The litigation on the lawfulness of any Government notification of a decision to leave the European Union without specific prior authorisation in an Act of Parliament is of high legal and political significance. It is therefore right that the submissions of the parties to that litigation are being publicly discussed, with the Government’s skeleton argument receiving most attention so far. Mark Elliott published an insightful and, to a large extent, critical comment. I believe that Elliott’s critique of the Government’s chief argument partially relies on an uncharitable interpretation of the skeleton argument and that in fact the Government’s submission is stronger than Elliott suggests. However, the Government can be criticised for not elucidating their points much more clearly.

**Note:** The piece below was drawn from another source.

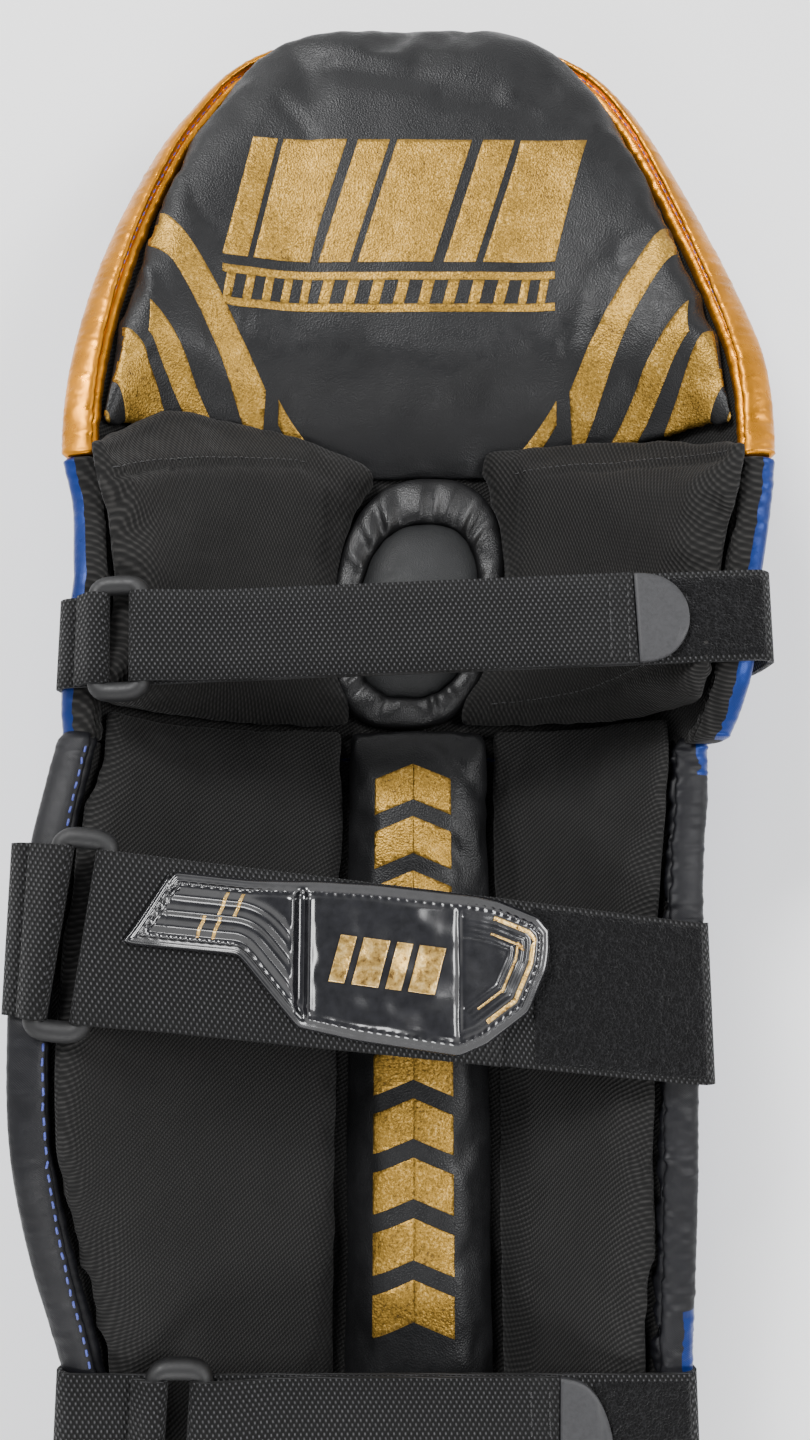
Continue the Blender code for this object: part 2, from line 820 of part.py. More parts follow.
def strap_tail(side, along, width):
    """X and Z of a strap end that lies on the outer face of a wing, upwards."""
    rim = KNEE_RIM if along > -SEAM_REACH else SHIN_RIM
    path = []
    for step in range(TAIL_STEPS):
        back = STRAP_TAIL * (1.0 - step / TAIL_STEPS)
        best = None
        for part in (-0.5, 0.0, 0.5):
            place = along + part * width
            edge = interpolate(rim, place)[0 if side < 0 else 1] - BINDING_WIDTH
            depth = face_depth(edge - back, edge, None, 0.0) + BINDING_BULGE + 2 * PIECE_GAP
            point = pad_point(side * (edge - back), place, -depth - STRAP_THICK / 2)
            if best is None or abs(point.x) > abs(best.x):
                best = point
        path.append((best.x, best.z))
    return path


class StrapLine:
    """Straight run of a strap from the left edge of the pad to the right one."""

    def __init__(self, along, width, lean):
        lift = STRAP_GAP + STRAP_THICK / 2
        self.along = along
        self.width = width
        self.lean = lean
        self.left = rim_reach(-1, along, width)
        span = self.left[0] + rim_reach(1, along, width)[0]
        self.right_along = along + lean * span
        self.right = rim_reach(1, self.right_along, width)
        self.start = Vector((STRAP_CORNER - self.left[0], self.left[1] + lift))
        self.end = Vector((self.right[0] - STRAP_CORNER, self.right[1] + lift))
        self.run = (self.end - self.start).normalized()
        self.up = Vector((-self.run.y, self.run.x))
        self.length = (self.end - self.start).length

    def place(self, distance, rise):
        """X and Z at a distance along the run and a rise above its middle plane."""
        spot = self.start + self.run * distance + self.up * rise
        return spot.x, spot.y

    def corner(self, side):
        """Arc over the rim, from the outer face to the run."""
        reach, top = self.left if side < 0 else self.right
        centre = Vector((side * (reach - STRAP_CORNER), top - STRAP_CORNER))
        radius = STRAP_CORNER + STRAP_GAP + STRAP_THICK / 2
        slope = math.atan2(self.run.y, self.run.x) * -side
        path = []
        for step in range(CORNER_STEPS + 1):
            angle = (math.pi / 2 - slope) * step / CORNER_STEPS
            path.append((centre.x + side * radius * math.cos(angle),
                         centre.y + radius * math.sin(angle)))
        return path

    def turn(self, distance, away, extra=0.0):
        """Half turn round a ring's bar, from under it to over it, and an extra angle."""
        radius = RING_WIRE + PIECE_GAP + STRAP_THICK / 2
        path = []
        for step in range(TURN_STEPS + 1):
            angle = (math.pi + extra) * step / TURN_STEPS - math.pi / 2
            path.append(self.place(distance + away * radius * math.cos(angle),
                                   radius + radius * math.sin(angle)))
        return path

    def cross(self, x):
        """Middle of the strap along the pad, and the direction across it, at a place in X."""
        inside = min(x - self.start.x, self.end.x - x)
        share = min(max(inside / LEAN_EASE, 0.0), 1.0)
        inner_x = min(max(x, self.start.x), self.end.x)
        middle = self.along + self.lean * (inner_x - self.start.x)
        return middle, Vector((-self.lean * share, 1.0, 0.0))


def ribbon(name, line, path, finish):
    """Flat strap of even thickness along a path in X and Z."""
    rings = []
    for step, (x, z) in enumerate(path):
        before = Vector(path[max(step - 1, 0)])
        after = Vector(path[min(step + 1, len(path) - 1)])
        run = (after - before).normalized()
        normal = Vector((-run.y, 0.0, run.x)) * (STRAP_THICK / 2)
        middle, across = line.cross(x)
        centre = Vector((x, middle, z))
        side = across * (line.width / 2)
        rings.append([centre - side - normal, centre + side - normal,
                      centre + side + normal, centre - side + normal])
    loft(name, rings, finish)


def local_point(line, distance, rise, sideways):
    """World place in the frame of a strap's run."""
    x, z = line.place(distance, rise)
    middle, across = line.cross(line.place(distance, 0.0)[0])
    return Vector((x, middle, z)) + across * sideways


def make_ring(name, line, offset):
    """Rectangular wire ring with rounded corners round both straps."""
    half_long = line.width / 2 + RING_SIDE_PLAY + RING_WIRE
    half_span = RING_SPAN / 2
    rise = RING_WIRE + PIECE_GAP + STRAP_THICK / 2
    corners = ((1, 1, 0.0), (-1, 1, 0.5), (-1, -1, 1.0), (1, -1, 1.5))
    middle = offset + half_span
    anchor_x = line.place(middle, 0.0)[0]
    anchor_along, across = line.cross(anchor_x)
    run = Vector((line.run.x, line.lean * line.run.x, line.run.y)).normalized()
    up = Vector((line.up.x, 0.0, line.up.y))
    x, z = line.place(middle, rise)
    centre = Vector((x, anchor_along, z))
    rings = []
    for span_side, long_side, start in corners:
        for step in range(4):
            angle = math.pi * start + math.pi / 2 * step / 3
            out = Vector((math.cos(angle), math.sin(angle)))
            flat = (span_side * (half_span - RING_CORNER) + RING_CORNER * out.x,
                    long_side * (half_long - RING_CORNER) + RING_CORNER * out.y)
            spot = centre + run * flat[0] + across * flat[1]
            outward = run * out.x + across * out.y
            rings.append([spot + (outward * math.cos(turn) + up * math.sin(turn)) * RING_WIRE
                          for turn in (math.tau * part / WIRE_SIDES for part in range(WIRE_SIDES))])
    loft(name, rings, "plastic", closed=True)


def tongue(name, line, start, length, rise_at, thick, outline, bevel, finish):
    """Flat end piece whose lower and upper edge change along the strap.

    start is its distance along the run, and rise_at gives the height of its underside.
    """
    rings = []
    for share, low, high in outline:
        distance = start + share * length
        rise = rise_at(distance)
        low_side = low * line.width / 2
        high_side = high * line.width / 2
        inset = min(bevel, (high_side - low_side) / 4)
        rings.append([
            local_point(line, distance, rise, low_side),
            local_point(line, distance, rise + thick - bevel, low_side),
            local_point(line, distance, rise + thick, low_side + inset),
            local_point(line, distance, rise + thick, high_side - inset),
            local_point(line, distance, rise + thick - bevel, high_side),
            local_point(line, distance, rise, high_side),
        ])
    loft(name, rings, finish)


def folded_layer(back):
    """Distance from the ring's bar and rise of the layer that comes back over the strap."""
    high = 2 * (RING_WIRE + PIECE_GAP + STRAP_THICK / 2)
    low = STRAP_THICK + LAYER_GAP
    rows = []
    for share in (0.2, 0.4, 0.6, 0.8, 1.0):
        ease = 0.5 + 0.5 * math.cos(math.pi * share)
        rows.append((LAYER_EASE * share, low + (high - low) * ease))
    rows += [(LAYER_EASE + (back - LAYER_EASE) * share, low) for share in (0.33, 0.67, 1.0)]
    return rows


def make_straps():
    """Each strap starts on the right wing, turns in a ring on the left and comes back."""
    layer_rise = STRAP_THICK + LAYER_GAP
    for name, along, width, lean, offset, back in STRAPS:
        line = StrapLine(along, width, lean)
        bar = offset + RING_SPAN

        path = strap_tail(1, line.right_along, width) + line.corner(1)
        path += [line.place(bar + (line.length - bar) * step / 4, 0.0) for step in (3, 2, 1)]
        path += line.turn(bar, -1)
        layer = folded_layer(back)
        path += [line.place(bar + distance, rise) for distance, rise in layer]
        ribbon("%s_strap" % name, line, path, "webbing")

        path = strap_tail(-1, along, width) + line.corner(-1)
        path += line.turn(offset, 1, TAB_WRAP)
        path.append(line.place(offset - TAB_BACK, layer_rise))
        ribbon("%s_ring_tab" % name, line, path, "webbing")

        make_ring("%s_ring" % name, line, offset)

        if name == "calf":
            seat = STRAP_THICK / 2 + LAYER_GAP
            shares = [(distance - BADGE_START) / BADGE_LENGTH for distance, rise in layer]
            shares = {share for share in shares if 0.0 < share < 1.0}
            shares |= {share for share, lower, upper in BADGE_OUTLINE}
            outline = [(share, *interpolate(BADGE_OUTLINE, share)) for share in sorted(shares)]
            tongue("calf_badge", line, bar + BADGE_START, BADGE_LENGTH,
                   lambda distance: seat + interpolate(layer, distance - bar)[0],
                   BADGE_THICK, outline, BADGE_BEVEL, "gloss")
        else:
            outline = [(share, -size, size) for share, size in TIP_OUTLINE]
            tongue("%s_strap_tip" % name, line, bar + back + TIP_GAP, TIP_LENGTH,
                   lambda distance: layer_rise - STRAP_THICK / 2, TIP_THICK, outline,
                   TIP_THICK / 4, "plastic")


def set_on_origin():
    """Move all pieces so that the origin is below the middle of their common box."""
    corners = [vertex.co for piece in bpy.context.scene.objects for vertex in piece.data.vertices]
    low = Vector([min(corner[axis] for corner in corners) for axis in range(3)])
    high = Vector([max(corner[axis] for corner in corners) for axis in range(3)])
    shift = Vector(((low.x + high.x) / 2, (low.y + high.y) / 2, low.z))
    for piece in bpy.context.scene.objects:
        for vertex in piece.data.vertices:
            vertex.co -= shift


def main():
    """Build all pieces."""
    make_top_face()
    make_shin_face()
    make_instep()
    make_knee_rolls()
    make_bindings()
    make_top_cushion()
    make_knee_bolsters()
    make_knee_cup()
    make_shin_cushions()
    make_straps()
    set_on_origin()


def shell_edges():
    """Edge of the shell inside the binding: the whole knee line, then rows for each side."""
    inset = BINDING_WIDTH + RIM_GAP
    left, arch, right = knee_rim_line()
    knee_line = inset_line(left + arch + right[::-1], inset)
    for end in (0, -1):
        knee_line = with_end(knee_line, end, -SEAM_REACH)
    count = len(KNEE_RIM)
    knee = {-1: inner_rows(knee_line[:count]), 1: inner_rows(knee_line[-count:])}
    shin_left = shin_inset([(-row[1], row[0]) for row in SHIN_RIM], inset)
    shin_right = shin_inset([(row[2], row[0]) for row in reversed(SHIN_RIM)], inset)
    return knee_line, knee, {-1: inner_rows(shin_left), 1: inner_rows(shin_right)}


for leftover in list(bpy.data.objects):
    bpy.data.objects.remove(leftover)
KNEE_INNER_LINE, KNEE_INNER, SHIN_INNER = shell_edges()
MATERIALS = {name: make_material(name) for name in FINISHES}
main()
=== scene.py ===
"""Looks of a cricket batting pad that lies on its front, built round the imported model.

Lengths are in metres. A place on the pad has three values: across, the arc length from
the centre line over the inner face of the shell; along, the length from the knee centre
towards the thigh; and height over that face, towards the leg.
"""
import math

import bmesh
import bpy
import numpy as np
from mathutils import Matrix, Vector, noise
from mathutils.bvhtree import BVHTree


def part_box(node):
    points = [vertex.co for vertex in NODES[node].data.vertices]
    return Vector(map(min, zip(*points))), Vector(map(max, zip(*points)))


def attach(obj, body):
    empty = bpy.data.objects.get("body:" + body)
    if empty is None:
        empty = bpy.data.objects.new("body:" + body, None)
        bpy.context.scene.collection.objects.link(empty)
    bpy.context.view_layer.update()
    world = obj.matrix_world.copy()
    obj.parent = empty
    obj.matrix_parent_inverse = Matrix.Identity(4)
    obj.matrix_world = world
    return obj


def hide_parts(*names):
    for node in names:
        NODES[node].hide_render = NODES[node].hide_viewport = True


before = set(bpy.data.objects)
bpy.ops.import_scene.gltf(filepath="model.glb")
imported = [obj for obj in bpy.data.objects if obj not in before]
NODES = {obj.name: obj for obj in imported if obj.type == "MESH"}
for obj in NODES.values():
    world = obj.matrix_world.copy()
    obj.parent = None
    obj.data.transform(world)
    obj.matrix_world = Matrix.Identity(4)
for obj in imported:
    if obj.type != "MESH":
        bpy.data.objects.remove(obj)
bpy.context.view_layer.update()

SCENE = bpy.context.scene

# Sizes of the pad that the looks follow
TOP_REACH = 0.250
SEAM_REACH = 0.058
SHIN_REACH = 0.400
INSTEP_LENGTH = 0.064
FLAT_HALF = 0.040
LEFT_RADIUS = 0.084
RIGHT_RADIUS = 0.050
KEEL_HEIGHT = 0.0474
PIECE_GAP = 0.0006
BAR_TOP = -0.0466

# Base: place along the pad, then shares of KEEL_HEIGHT, LEFT_RADIUS and RIGHT_RADIUS
SHIN_START = -SEAM_REACH - PIECE_GAP
SHIN_SPAN = SHIN_REACH + SHIN_START
BASE = (
    (-SHIN_REACH - INSTEP_LENGTH, 0.48, 0.69, 1.00),
    (SHIN_START - 1.000 * SHIN_SPAN, 0.94, 0.76, 1.00),
    (SHIN_START - 0.707 * SHIN_SPAN, 1.00, 0.88, 1.00),
    (SHIN_START - 0.268 * SHIN_SPAN, 1.00, 1.00, 1.00),
    (SHIN_START, 1.00, 0.98, 1.24),
    (0.00 * TOP_REACH, 1.00, 0.90, 1.44),
    (0.24 * TOP_REACH, 1.00, 1.07, 1.80),
    (1.00 * TOP_REACH, 1.49, 1.24, 2.08),
)

# Camera of the photo, in pad lengths
EYE_ACROSS = -0.005
EYE_ALONG = -0.1224
EYE_HEIGHT = 0.5033
EYE_TILT = math.radians(10.0)
LENS = 28.75
SENSOR = 36.0

# Gold stripes on the thigh cushion, right side: (across, along) of each corner
STRIPES = (
    ((0.117, 0.157), (0.122, 0.144), (0.0655, 0.062), (0.0660, 0.0885)),
    ((0.1240, 0.113), (0.1255, 0.100), (0.085, 0.058), (0.0720, 0.058)),
    ((0.1400, 0.112), (0.1450, 0.093), (0.121, 0.053), (0.0975, 0.056)),
    ((0.1460, 0.080), (0.1470, 0.053), (0.130, 0.052)),
    ((0.0595, 0.086), (0.0592, 0.078), (0.0400, 0.056), (0.0300, 0.056)),
)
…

I will focus here exclusively on what Elliott rightly refers to as ‘the core issue’, i.e. the question whether, as things now stand, the Government has legal authority to decide that the UK is to leave the EU and to notify that decision for the purposes of Article 50. Elliott believes that the Government has such power, but suggests that the legal argument for this conclusion presented in the Government’s submission is faulty. Why? According to Elliott, the Government suggests that the referendum of 23rd June constituted a decision to leave the EU in the meaning of Article 50(1). I agree with Elliott that this is not the correct position and that Lord Dyson MR had it right in his judgment in Shindler saying that the referendum was only one of the constitutional requirements of a decision to leave the EU. (See my previous comment on Shindler). However, reading the passage of the Government’s case on which Elliott relies, I suspect that the Government’s lawyers would likely be surprised by Elliott’s interpretation.

It is true that the skeleton contains expressions that, when read in isolation, may be interpreted Elliott’s way. In several places the Government repeats (in slightly different wording) the phrase “the UK’s decision to leave the EU, as articulated in the referendum result” (paras 5(3), 9). What is more, the Government states that it “has made it clear that it respects the outcome of the statutory referendum and sees no legal basis to prevent it from giving effect to this” by notifying the decision to leave under Article 50(2) (para 10).

However, in para 12(3), the skeleton is clear that the decision in question is that of the Government (merely “in accordance with the outcome of the referendum”) and that this decision is yet to be made. This is clearly repeated in para 29, where the Government states that both Parliament and the executive are legally empowered to make a decision to leave the EU. Contrary to what Elliott suggests, the Government does not characterise the “the Article 50 process as a purely ‘administrative’ or procedural matter — one that takes effect on the ‘international law plane’”. The Government is careful to characterise in such terms only the giving of notification under Article 50(2), and not the Article 50(1) decision to leave (paras 5(1), 8(2)). In fact, the conflation of the two is what the Government criticizes in the Lead Claimant’s submission (para 9). The Government argues convincingly that the current controversy properly concerns the requirements of lawfulness of any Article 50(1) decision to leave (not it’s notification) and this is how the claimants’ submissions should be charitably read (even though at least the Lead Claimant’s submission is framed in terms of the unlawfulness of notification).

Why such insistence on the connection between the referendum result and the decision to leave? To answer this question, it is helpful to look at the Government’s core case as consisting of two interlocking arguments: a strictly legal argument and a broader constitutional argument. The legal argument is, in short, that as things stand the Government can lawfully decide for the UK to leave the EU. The constitutional argument is that because of the outcome of the referendum the Government is not only constitutionally permitted to make this decision, but it is also constitutionally required to do so. Perhaps it is not proper for the courts to police constitutional (as opposed to strictly legal) requirements of what is, in law, a decision that the Government is permitted to take unilaterally. In that sense one might think that the Government could omit the points it is now making on the link between the referendum and the future decision to leave.

However, the Government is justified in presenting it as significant in this litigation that the referendum constituted a constitutional prerequisite of a decision to leave (as stated by Lord Dyson MR in Shindler). Given the high political salience of this court case, it is right that the Government goes beyond the law and stresses that its (future) decision to leave the EU will be correct also according to extra-legal (and non-justiciable) constitutional standards. Emphasizing the constitutional point undoubtedly adds rhetorical force to the Government’s case. But there is a risk in that strategy that the legal argument will not come out as clearly as it could.

Admittedly, there are places in the Government’s case where the insistence on the constitutional point makes it harder to see the legal argument the Government is advancing. For instance, in the last sentence of para 12(1), the Government suggests that it would not be constitutionally appropriate for the Government or for Parliament to decline to make the decision to leave the EU following the vote to leave in a referendum. My guess is that the counsel for the Government would agree that legally (or at least as a matter of standards that the courts have legal power to enforce) it would be open for the Government and for Parliament not to give effect to an outcome of a referendum. It is true, however, that the Government decided not to include that clarification. Taking into consideration that this case is in a sense being tried also in the court of public opinion, it would be welcome for the Government to clarify their legal position in writing (and in public) before the hearing.